First of all, even the ability to pose the question is fraught with implications. No other animal can ask the question. Therefore, we might say that reality is the thing human beings are able to ask about.
Here is why the question is not like any other question, and not susceptible to a cutandry answer: reality, whatever else it is, is singular, similar to the UNIverse. Now, our senses reveal to us the singular, but there is no knowledge of reality -- of totality -- at the level of the senses.
Conversely, the intellect deals with universals. But reality is not an abstract universal. Rather, it just is.
So, if we can't know it with our senses or with our intellect, how is it that we even have the word?
Along similar lines, Gilson asks "Why is there existence at all, seeing that the existence we directly know does not seem to have in itself a sufficient reason for its existence? And if it is contingent, does it not postulate a necessary existence as its cause and explanation?"
Yes or no?
We say yes, and we call this necessary existence O. If not for the Necessary, we wouldn't even have the word contingent. In the absence of O, literally nothing makes any sense, and yet, O is again neither an object of the senses nor a concept in the melon.
But at the same time, O is -- in a manner of speaking -- the Concept without which there are no concepts. Or, call it the orthoparadoxical "empty concept," so to speak -- a sort of "structured nothingness" which we spend our lives exploring and unpacking.
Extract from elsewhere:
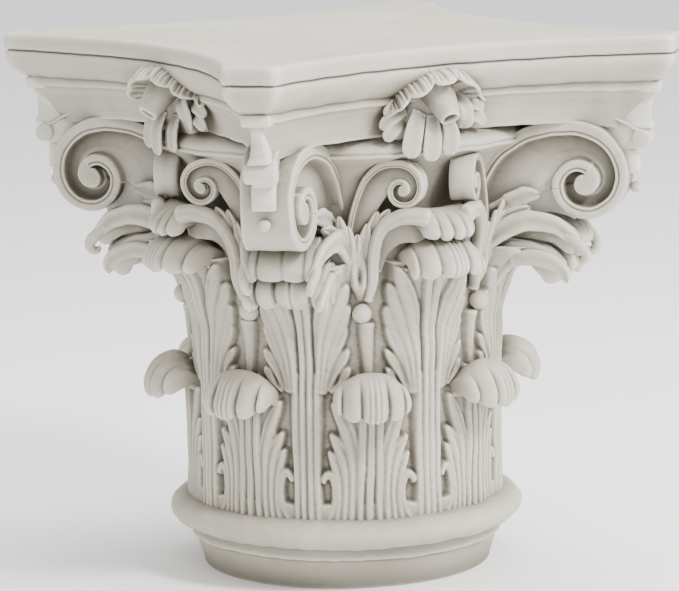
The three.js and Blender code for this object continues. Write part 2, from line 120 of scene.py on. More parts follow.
class Piece:
    """The mesh of one piece, gathered from closed shells."""

    def __init__(self):
        self.points = []
        self.faces = []
        self.count = 0

    def add(self, points, faces):
        """Adds one closed shell, turned right side out."""
        points = np.asarray(points, float).reshape(-1, 3)
        volume = 0.0
        for f in faces:
            p = points[f]
            for k in range(1, f.shape[1] - 1):
                volume += np.einsum("ij,ij->i", p[:, 0], np.cross(p[:, k], p[:, k + 1])).sum()
        self.points.append(points)
        self.faces += [(f if volume > 0 else f[:, ::-1]) + self.count for f in faces]
        self.count += len(points)

    def tube(self, rings, closed=False):
        """A skin through closed rings of points: ends capped, or joined into a loop."""
        rings = np.asarray(rings, float)
        m, n = rings.shape[:2]
        i, j = np.meshgrid(np.arange(m if closed else m - 1), np.arange(n), indexing="ij")
        a = (i * n + j).ravel()
        b = (i * n + (j + 1) % n).ravel()
        c = ((i + 1) % m * n + (j + 1) % n).ravel()
        d = ((i + 1) % m * n + j).ravel()
        points = rings.reshape(-1, 3)
        faces = [np.stack([a, b, c, d], 1)]
        if not closed:
            points = np.vstack([points, rings[0].mean(0), rings[-1].mean(0)])
            k = np.arange(n)
            faces.append(np.stack([np.full(n, m * n), (k + 1) % n, k], 1))
            last = (m - 1) * n
            faces.append(np.stack([np.full(n, m * n + 1), last + k, last + (k + 1) % n], 1))
        self.add(points, faces)

    def turned(self, angle, mirror=False):
        """A copy turned about the axis, mirrored across the XZ plane first if asked."""
        copy = Piece()
        copy.count = self.count
        c, s = math.cos(math.radians(angle)), math.sin(math.radians(angle))
        flip = -1 if mirror else 1
        matrix = np.array([[c, -s * flip, 0], [s, c * flip, 0], [0, 0, 1]])
        copy.points = [p @ matrix.T for p in self.points]
        copy.faces = [f[:, ::-1] if mirror else f for f in self.faces]
        return copy

    def make(self, name):
        """The Blender object, riding on the casting's body and standing for its solid."""
        points = wobble(np.vstack(self.points)) * UNIT + np.array(
            [(NODE_LOW.x + NODE_HIGH.x) / 2, (NODE_LOW.y + NODE_HIGH.y) / 2, NODE_LOW.z])
        mesh = bpy.data.meshes.new(name)
        sizes = np.concatenate([np.full(len(f), f.shape[1]) for f in self.faces])
        corners = np.concatenate([f.ravel() for f in self.faces])
        mesh.vertices.add(len(points))
        mesh.vertices.foreach_set("co", points.ravel())
        mesh.loops.add(len(corners))
        mesh.loops.foreach_set("vertex_index", corners)
        mesh.polygons.add(len(sizes))
        mesh.polygons.foreach_set("loop_start", np.concatenate([[0], np.cumsum(sizes)[:-1]]))
        mesh.polygons.foreach_set("use_smooth", np.ones(len(sizes), bool))
        mesh.update(calc_edges=True)
        mesh.materials.append(STONE)
        piece = bpy.data.objects.new(name, mesh)
        bpy.context.scene.collection.objects.link(piece)
        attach(piece, "root")
        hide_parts(NODE)
        return piece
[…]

O has diverse degrees and modes of manifestation, but it is the unity within the diversity; or, in the words of Gilson, it joins "the diverse modes of existence to Him" -- Him being I AM, one of the names of O. One God, one Reality, one Truth, one Love, one Mind -- each of these is necessarily related to the others.
If we invert the cosmos and try to begin with thought, there is simply no way back to oneness except in fantasy, for oneness is something we could neither invent nor discover in the absence of the real One.
Indeed, to even be wrong about God is to prove his existence -- hence Eckhart's crack to the effect that he who blasphemes praises God. The Divine One "is a negation of negations and a denial of denials." He is the light that shines in the darkness of every mind, and in the absence of which there is only darkness upon the deep.
Sure, you can run around with that little candle looking for darkness, but the only thing you'll ever find there is tenure.
About that implicit two-way pre-structure of world and thought: "It is a characteristic of thought to be faced by what is opaque," writes Gilson.
But "as soon as that wall of opaqueness becomes translucent, there is always a similar one behind it," such that "thought progressively assimilates what is intelligible in a world given to it from without."
We do not create -- nor could we ever create -- "the intelligibility and existence of that world." Nevertheless, Deepak will be happy to sell you a very expensive bridge that ends in a shadow world where you can relax in the comfort of your ownan delusions.
Speaking of which, "the birth of the concept presupposes fertilization of the intellect by the reality which it apprehends. Before truth comes the thing that is true" (emphasis mine). Our mental womb must be penetrated and fertilized by a, you know, thing, pardon my French.
To put it another way, we must begin with O, "with the whole in order to distinguish the parts." We cannot begin with one of the parts, "to be posited as the pre-condition for the existence of everything else."
This very much comports with what we were saying last week about left and right brian differences. We begin with the holistic experience of the right brain, not with the abstractions of the left.
If we try to start with the left, we are essentially trying to get from thought to being, and that is like trying to capture a sphere with a circle. All the circles in the world don't add up to one lousy ball (hey, didn't Himmler have something similar?).
Oh. About how we know reality exists even though it is neither sensation nor concept. Very simple. In the real world, there is neither sensation nor intellect. Rather, there are men, and it is the whole man who apprehends being.
You will have noticed that we don't actually find human sensation or human intellect existing abstractly, separate from one another.
For the same reason, it would be absurd to state that a heart, isolated from the body, "pumps blood." In reality, the whole human body pumps blood.
As with the interior of the godhead, we can speak of distinctions but not divisions: "Properly speaking, neither the senses nor the intellect knows; it is the individual man who knows by means of the senses and the intellect."
There is only the "one subject, one being who possesses distinct yet harmonious powers and produces these diverse actions": one man and one cosmos under one God.